Conflicts can prohibit us from giving our very best. Sometimes, it is hard to give your very best to someone whom you feel does not deserve your best. But I ask you, who do you hurt when you do not give your very best? It is only you. From my own personal experience, I can tell you that I have never been sorry to have given my best, whether that was to a person or a school or a business or a team.
Ralph Waldo Emerson once said, “No one who gave it their best ever regretted it.”
The wonderful synergistic effect that happens when we all give our best is that this place becomes the very best it can be. We serve Canterbury, and Canterbury serves us. It is an important paradox in the world that when a person helps another, they also help themselves. You get out what you put in.
So, all that we are asking from you this year is your very best.
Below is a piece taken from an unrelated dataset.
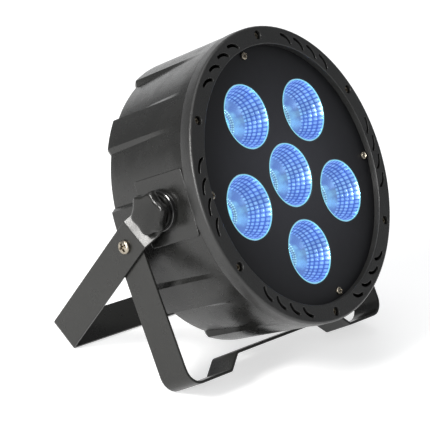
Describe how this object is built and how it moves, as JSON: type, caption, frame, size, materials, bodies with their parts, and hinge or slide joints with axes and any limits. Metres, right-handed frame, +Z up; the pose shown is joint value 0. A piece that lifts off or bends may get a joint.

In some cases, your very best may not result in an A, or a win, or the all-important 90. It might not result in a starting position on a team, the lead in the play, or first chair in the band. But if we all can unite our best efforts, I would contend that we will achieve our goals more often than not, and what is more, YOU will know that you gave it your very best. And then giving it your very best will just be who you are and what you do. And then it will be who we are as a community and what we do here at Canterbury. And you will know what your strengths and weaknesses are. You will also know what you need to improve. I do not think that you can truly improve without giving it your best effort consistently. Improvement is the mainspring of human progress.
In the case of the 1980 U.S. Hockey team, giving its very best resulted in a tremendous moment in sports history. In a highly politically charged world, the twenty young men on the United States Hockey Team made a statement about how a group of young athletes from different backgrounds can come together and become an example of what can happen when we give our best to a common goal.
So, this year, let’s give our very best to one another and to Canterbury. Let’s give our very best to our families and to our communities, and to all we encounter. If we do, it might result in a miracle.